An outsider’s perspective brings a couple closer to one another and to have a handle on the community they live in in this swooning Spanish drama.

There isn’t a part of the tomato warehouse where the title characters of “Iván & Hadoum” work that doesn’t go unused by writer/director Ian de La Rosa. The two are separated by their different roles at the factory where women work the line, sorting tomatoes into cartons, and men operate the forklifts that load crates into trucks, but after striking up a romance, the two tuck into various corners of the building, most significantly an accompanying greenhouse where the temperature is tracked by an infrared censor and de la Rosa finds a clever way to observe the heat between them. A description may make it sound like de la Rosa is doing a little too much, but in fact shifting the burden from the people to the places they inhabit to express their experience in ways they might not be able to articulate for themselves proves keenly insightful in delicate drama about star-crossed lovers.

It becomes a frequent refrain in de la Rosa’s debut feature for Iván (Silver) and Hadoum (Herminia Loh Moreno) to talk about how it’s hard to imagine themselves anywhere else but the provincial seaside Spanish town they live in, which is understandable when such declarations are made on the beach where it is unrelentingly serene. But the two face choppy waters elsewhere, made to feel like misfits by the community around them who don’t overtly disapprove of them either individually or as a couple, yet will bring up how they’re different if they seem to step out of line. It isn’t until a bar owner preemptively cuts off the mic at a karaoke night in a largely empty establishment that anyone would know why Iván and Hadoum aren’t exactly welcome in the town that in fact both grew up in, but when Hadoum’s heritage as a Moroccan who crossed the border is brought up as a reason for not wanting to amplify her singing, so too is Iván’s gender orientation, dismissed as a “hybrid” by the barkeep after transitioning from a woman to a man, when he tries to defend his co-worker.

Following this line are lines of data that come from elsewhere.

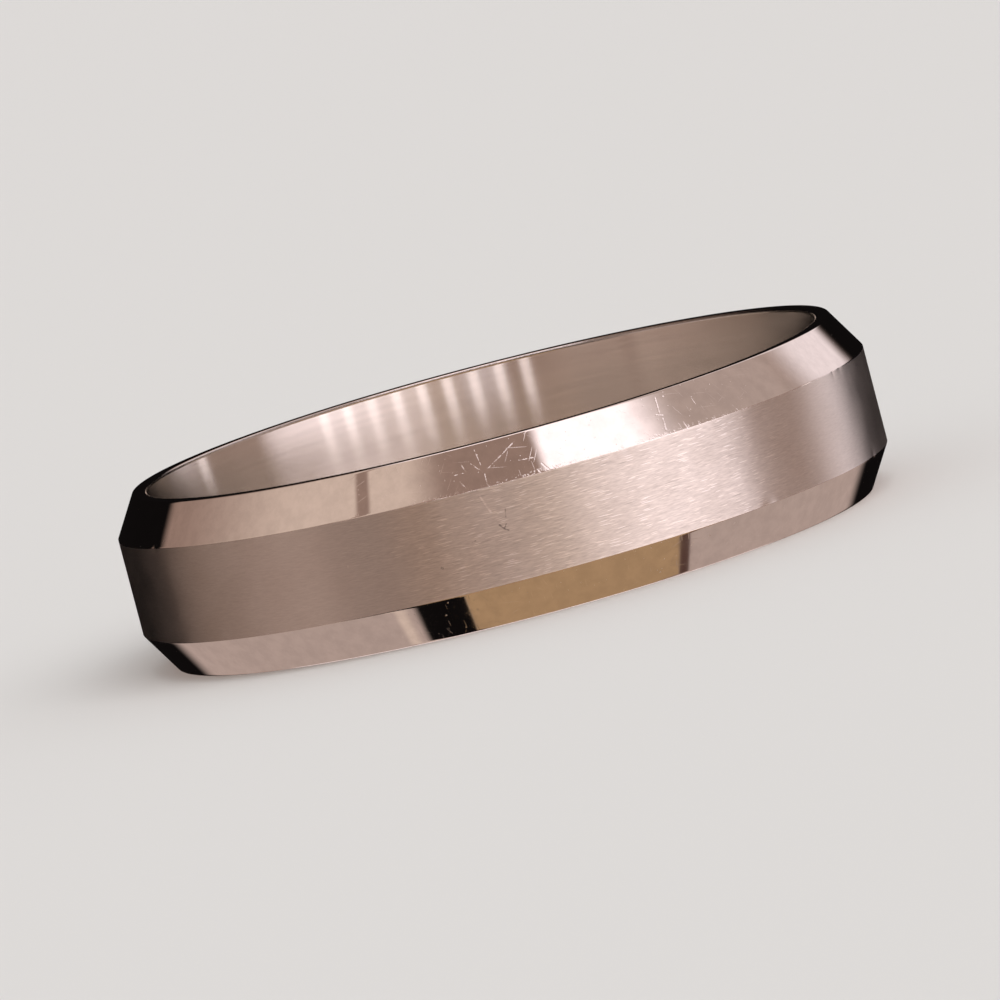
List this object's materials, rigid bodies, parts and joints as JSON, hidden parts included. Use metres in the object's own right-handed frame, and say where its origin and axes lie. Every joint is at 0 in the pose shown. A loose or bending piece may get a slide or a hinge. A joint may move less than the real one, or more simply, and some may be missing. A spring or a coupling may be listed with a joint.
{
  "type": "wedding band",
  "caption": "Plain finger ring in white metal, with a satin strip round the middle, polished bevels on both sides and a crowned bore.",
  "frame": {"origin": "centre of the finger hole in the plane of the lower rim, which the band lies on", "axes": "+Z along the finger, from the lower rim to the upper rim; X and Y across the finger"},
  "size_m": [0.0214, 0.0214, 0.005],
  "materials": {
    "white_metal": "satin"
  },
  "bodies": {
    "root": {"band": "white_metal"}
  },
  "joints": []
}
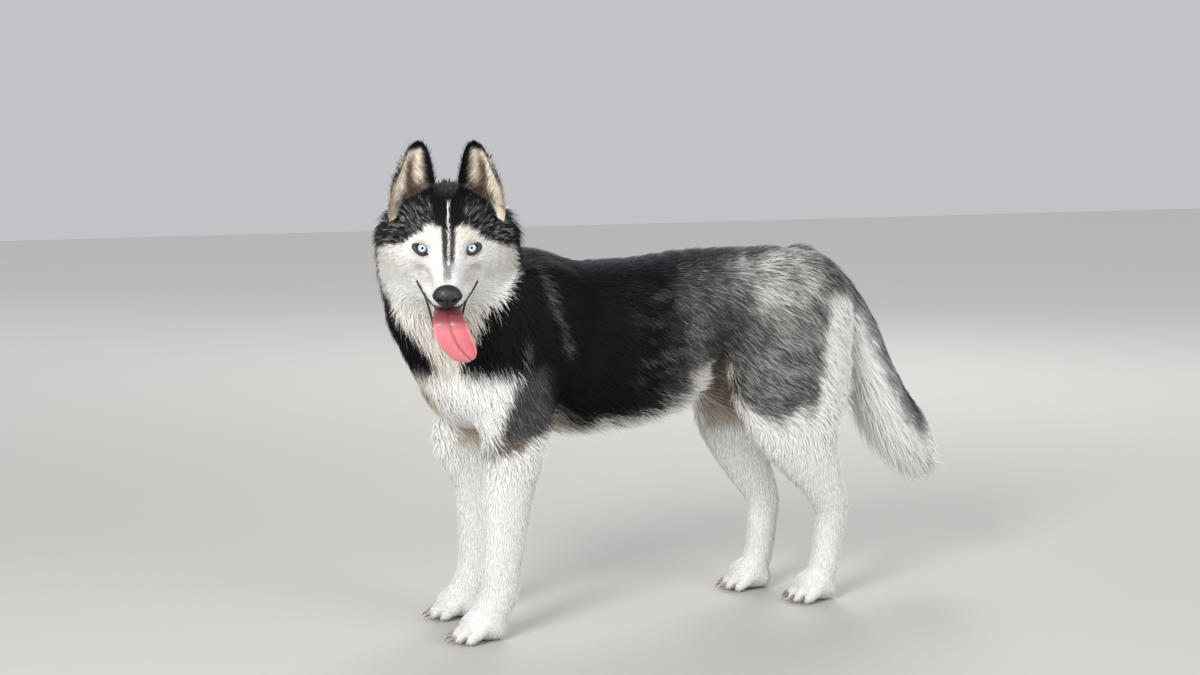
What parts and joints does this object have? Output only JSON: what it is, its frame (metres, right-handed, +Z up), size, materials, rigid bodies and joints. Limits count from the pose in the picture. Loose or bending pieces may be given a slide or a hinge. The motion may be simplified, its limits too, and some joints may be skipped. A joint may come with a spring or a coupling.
{
  "type": "dog figure",
  "caption": "Life-size standing husky dog with thick black, grey and white coat, upright ears, pale eyes, tongue hanging out and head turned to its left.",
  "frame": {"origin": "middle of the bounding box at floor level", "axes": "+Z up, the dog faces -Y, its left side is +X"},
  "size_m": [0.3275, 1.006, 0.7338],
  "materials": {
    "coat_black": "black fur with pale undercoat",
    "coat_white": "white and cream fur",
    "nose_leather": "moist black nose leather",
    "tongue_flesh": "moist pink",
    "eye_glass": "clear glossy pale blue eye",
    "claw_horn": "dark horn"
  },
  "bodies": {
    "root": {"ear_left": "coat_black", "ear_right": "coat_black", "eye_left": "eye_glass", "eye_right": "eye_glass", "foreclaw_left_1": "claw_horn", "foreclaw_left_2": "claw_horn", "foreclaw_left_3": "claw_horn", "foreclaw_left_4": "claw_horn", "foreclaw_right_1": "claw_horn", "foreclaw_right_2": "claw_horn", "foreclaw_right_3": "claw_horn", "foreclaw_right_4": "claw_horn", "foreleg_left": "coat_white", "foreleg_right": "coat_white", "forepaw_left": "coat_white", "forepaw_right": "coat_white", "head": "coat_white", "hindclaw_left_1": "claw_horn", "hindclaw_left_2": "claw_horn", "hindclaw_left_3": "claw_horn", "hindclaw_left_4": "claw_horn", "hindclaw_right_1": "claw_horn", "hindclaw_right_2": "claw_horn", "hindclaw_right_3": "claw_horn", "hindclaw_right_4": "claw_horn", "hindleg_left": "coat_white", "hindleg_right": "coat_white", "hindpaw_left": "coat_white", "hindpaw_right": "coat_white", "neck": "coat_black", "nose": "nose_leather", "tail": "coat_white", "tongue": "tongue_flesh", "torso": "coat_black"}
  },
  "joints": []
}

While the two may be looked down upon by others and their connection is surely assisted by a feeling that they’re outsiders, de la Rosa refreshingly doesn’t see either Iván and Hadoum without power, particularly when Iván stands to become a prominent figure at the tomato plant that’s owned by his uncle Manuel (Nico Montoya) and is one of the town’s major employers. Still, a promotion to warehouse manager is what may jeopardize a burgeoning romance with Hadoum when she is well-liked by co-workers and could prove crucial to swinging support for or against plans by Manuel to sell the business, likely leading to layoffs for the lowest rungs of labor. The easy acceptance that the two have for one another allows for a frankness that they’re far more reluctant to express publicly and the film doesn’t limit the idea to the two of them, but the comfort they have within other groups as well, whether it’s their immediate families or who they are surrounded with at work, though when either tries to enter the other’s world, it tends to go badly.

The intimacy de la Rosa summons isn’t only an alluring part of the film, but a crucial one when it shows how tribal people can be yet even the most extreme prejudices can be set to the side by a personal connection – one that the film itself ends up forging. Beatriz Sastre’s sun-dappled cinematography and the unforced performances from Moreno and Silver prove disarming, but perhaps most ingratiatingly, like its characters, “Iván & Hadoum” doesn’t demand to be liked as the two face difficult decisions about their future together and have spent enough time building up a tolerance to going it alone that they don’t necessarily need anyone else. Still, no matter what direction they end up going in, they can rest assured that the path will feel a little less lonely and compassion will ultimately come.

“Ivan and Hadoum” will screen again at Berlinale on February 14th at 10 am at Urania, February 15th at 3:45 pm at Cubix 7, February 19th at Filmtheater am Friedrichshain, February 20th at 5 pm at Urania and February 22nd at 10:30 pm at Zoo Palast.